Evaluation: Each language model is tested in two ways.  First, the 
harness calculates the perplexity of the WSJ test sentences. In the WSJ test 
data, there will be unknown words.  Your language models should treat all 
entirely unseen words as if they were a single UNK token. This means that, for 
example, a good unigram model will actually assign a larger probability to each 
unknown word than to a known but rare word - this is because the aggregate 
probability of the UNK event is large, even though each specific unknown word 
itself may be rare.  To emphasize, your model's WSJ perplexity score will 
not strictly speaking be the perplexity of the extact test sentences, but the 
UNKed test sentences (a lower number).
Second, the harness will calculate the perplexity of the 
correct HUB transcriptions.  This number will, in general, be worse than 
the WSJ perplexity, since these sentences are drawn from a different source.  
Language models predict less well on distributions which do not match their 
training data.  The HUB sentences, however, will not contain any unseen 
words. 
Third, the harness will compute a word error rate (WER) on the HUB recognition 
task. The code takes the candidate transcriptions, scores each one with the 
language model, and combines those scores with the pre-computed acoustic scores. 

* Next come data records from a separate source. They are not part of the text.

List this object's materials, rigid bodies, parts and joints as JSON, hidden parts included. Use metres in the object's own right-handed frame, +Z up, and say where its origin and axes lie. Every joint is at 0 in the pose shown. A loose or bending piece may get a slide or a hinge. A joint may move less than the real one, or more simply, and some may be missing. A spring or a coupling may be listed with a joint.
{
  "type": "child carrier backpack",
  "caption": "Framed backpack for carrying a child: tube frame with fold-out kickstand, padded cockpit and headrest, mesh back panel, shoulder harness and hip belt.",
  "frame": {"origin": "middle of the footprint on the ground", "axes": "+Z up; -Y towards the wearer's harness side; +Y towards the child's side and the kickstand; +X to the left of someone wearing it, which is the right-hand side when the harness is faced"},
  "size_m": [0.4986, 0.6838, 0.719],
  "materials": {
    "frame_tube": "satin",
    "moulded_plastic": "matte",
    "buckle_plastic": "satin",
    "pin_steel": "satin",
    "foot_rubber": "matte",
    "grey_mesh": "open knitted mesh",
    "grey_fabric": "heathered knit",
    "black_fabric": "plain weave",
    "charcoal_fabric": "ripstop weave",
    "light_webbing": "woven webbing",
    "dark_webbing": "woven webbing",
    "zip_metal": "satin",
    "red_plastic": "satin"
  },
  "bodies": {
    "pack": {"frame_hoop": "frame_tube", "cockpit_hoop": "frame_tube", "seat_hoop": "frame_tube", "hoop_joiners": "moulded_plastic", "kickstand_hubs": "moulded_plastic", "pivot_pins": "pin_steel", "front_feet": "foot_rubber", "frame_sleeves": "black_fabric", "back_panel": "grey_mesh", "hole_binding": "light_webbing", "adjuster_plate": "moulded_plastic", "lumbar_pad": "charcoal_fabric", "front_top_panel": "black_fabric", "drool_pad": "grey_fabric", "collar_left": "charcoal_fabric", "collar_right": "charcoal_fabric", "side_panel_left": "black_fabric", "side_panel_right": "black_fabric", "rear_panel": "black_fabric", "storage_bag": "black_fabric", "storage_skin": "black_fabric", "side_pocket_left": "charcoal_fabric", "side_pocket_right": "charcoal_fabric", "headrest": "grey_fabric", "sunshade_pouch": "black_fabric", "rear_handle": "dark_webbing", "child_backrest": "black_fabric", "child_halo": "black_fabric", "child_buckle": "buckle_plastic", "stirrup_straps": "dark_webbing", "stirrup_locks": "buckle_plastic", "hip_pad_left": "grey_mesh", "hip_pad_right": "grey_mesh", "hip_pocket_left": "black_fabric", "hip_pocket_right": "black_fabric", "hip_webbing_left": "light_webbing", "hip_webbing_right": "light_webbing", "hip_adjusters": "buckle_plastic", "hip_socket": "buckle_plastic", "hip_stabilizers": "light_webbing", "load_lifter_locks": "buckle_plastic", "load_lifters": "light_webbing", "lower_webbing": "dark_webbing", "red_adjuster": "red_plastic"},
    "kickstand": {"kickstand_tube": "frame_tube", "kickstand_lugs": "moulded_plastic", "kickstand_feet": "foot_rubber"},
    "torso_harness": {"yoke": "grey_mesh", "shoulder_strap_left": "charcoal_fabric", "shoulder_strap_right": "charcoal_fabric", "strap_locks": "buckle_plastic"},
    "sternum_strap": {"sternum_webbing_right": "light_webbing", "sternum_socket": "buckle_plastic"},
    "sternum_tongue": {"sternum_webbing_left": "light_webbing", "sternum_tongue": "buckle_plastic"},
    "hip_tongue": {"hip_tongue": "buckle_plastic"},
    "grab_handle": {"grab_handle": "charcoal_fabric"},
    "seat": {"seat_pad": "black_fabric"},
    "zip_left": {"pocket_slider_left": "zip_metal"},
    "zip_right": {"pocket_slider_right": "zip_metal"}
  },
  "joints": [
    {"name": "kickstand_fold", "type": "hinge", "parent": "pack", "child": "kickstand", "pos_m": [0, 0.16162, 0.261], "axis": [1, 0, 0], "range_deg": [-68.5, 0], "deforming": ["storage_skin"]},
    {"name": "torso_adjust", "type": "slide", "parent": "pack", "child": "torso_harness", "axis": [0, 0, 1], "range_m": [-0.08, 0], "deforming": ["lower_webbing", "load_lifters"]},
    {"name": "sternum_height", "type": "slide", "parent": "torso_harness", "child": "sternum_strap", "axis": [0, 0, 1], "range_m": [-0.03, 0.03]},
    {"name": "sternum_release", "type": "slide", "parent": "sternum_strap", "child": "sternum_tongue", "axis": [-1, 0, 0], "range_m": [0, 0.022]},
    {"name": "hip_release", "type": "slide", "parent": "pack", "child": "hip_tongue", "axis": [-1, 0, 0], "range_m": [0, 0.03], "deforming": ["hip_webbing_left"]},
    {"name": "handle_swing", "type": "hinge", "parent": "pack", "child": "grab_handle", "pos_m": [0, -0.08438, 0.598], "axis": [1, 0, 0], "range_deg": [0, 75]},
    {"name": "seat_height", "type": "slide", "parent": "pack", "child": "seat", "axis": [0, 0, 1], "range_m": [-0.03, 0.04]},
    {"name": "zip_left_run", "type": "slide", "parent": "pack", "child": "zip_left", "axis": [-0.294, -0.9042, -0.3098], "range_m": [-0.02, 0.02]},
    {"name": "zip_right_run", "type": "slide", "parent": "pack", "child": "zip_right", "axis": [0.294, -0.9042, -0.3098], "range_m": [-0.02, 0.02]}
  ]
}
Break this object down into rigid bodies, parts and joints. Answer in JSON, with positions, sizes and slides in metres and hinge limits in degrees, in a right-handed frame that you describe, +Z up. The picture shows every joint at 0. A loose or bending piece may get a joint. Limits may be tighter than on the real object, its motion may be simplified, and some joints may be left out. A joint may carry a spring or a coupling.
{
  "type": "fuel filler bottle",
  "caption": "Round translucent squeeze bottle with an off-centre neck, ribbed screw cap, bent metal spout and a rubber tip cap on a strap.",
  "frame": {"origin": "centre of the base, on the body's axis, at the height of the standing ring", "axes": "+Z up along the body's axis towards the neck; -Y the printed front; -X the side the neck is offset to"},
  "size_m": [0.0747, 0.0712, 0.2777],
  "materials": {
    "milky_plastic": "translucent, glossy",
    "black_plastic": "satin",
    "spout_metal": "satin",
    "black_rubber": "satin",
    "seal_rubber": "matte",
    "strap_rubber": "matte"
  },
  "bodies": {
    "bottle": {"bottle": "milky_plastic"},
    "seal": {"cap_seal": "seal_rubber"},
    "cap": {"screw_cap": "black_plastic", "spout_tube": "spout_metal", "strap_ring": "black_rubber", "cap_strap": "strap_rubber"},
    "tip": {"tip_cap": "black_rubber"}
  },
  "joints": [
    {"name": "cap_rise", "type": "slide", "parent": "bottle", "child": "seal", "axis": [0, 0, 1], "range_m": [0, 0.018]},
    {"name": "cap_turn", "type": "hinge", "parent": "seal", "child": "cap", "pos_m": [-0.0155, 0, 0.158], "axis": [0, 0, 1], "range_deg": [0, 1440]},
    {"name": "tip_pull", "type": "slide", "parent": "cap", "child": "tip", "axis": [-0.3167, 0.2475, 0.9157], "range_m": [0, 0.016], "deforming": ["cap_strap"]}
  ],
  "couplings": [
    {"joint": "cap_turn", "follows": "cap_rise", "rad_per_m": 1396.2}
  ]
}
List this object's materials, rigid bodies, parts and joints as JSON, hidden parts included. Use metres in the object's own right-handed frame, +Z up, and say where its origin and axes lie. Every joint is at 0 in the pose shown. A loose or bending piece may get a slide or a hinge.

The best-scoring candidates are compared against the correct answers, and WER is 
computed. The testing code also provides information on the range of WER scores 
which are possible: note that the candidates are only so bad to begin with (the 
lists are pre-pruned n-best lists).  You should inspect the errors the 
system is making on the speech re-ranking task, by running the harness with the 
“-verbose” flag.
Finally, the harness will generating sentences by randomly sampling you language 
models. The provided language model’s outputs aren’t even vaguely like 
well-formed English, though yours will hopefully be a little better.  Note 
that improved fluency of generation does not mean improved modeling of unseen 
sentences.
Experiments: You will implement several language 
models, though you can choose which specific ones to try out. Along the way you 
must build the following:
Write-ups: For this assignment, you should turn in a write-up of the work you’ve done, but not the code (it is sometimes useful to mention code choices or even snippets in write-ups, and this is fine). The write-up should specify what models you implemented and what significant choices you made. It should include tables or graphs of the perplexities, accuracies, etc., of your systems. It should also include some error analysis - enough to convince me that you looked at the specific behavior of your systems and thought about what it’s doing wrong and how you’d fix it. There is no set length for write-ups, but a ballpark length might be 3-4 pages, including your evaluation results, a graph or two, and some interesting examples. I’m more interested in knowing what observations you made about the models or data than having a reiteration of the formal definitions of the various models.
Random Advice: In edu.berkeley.nlp.util there are some classes that might be of use - particularly the Counter and CounterMap classes. These make dealing with word to count and history to word to count maps much easier.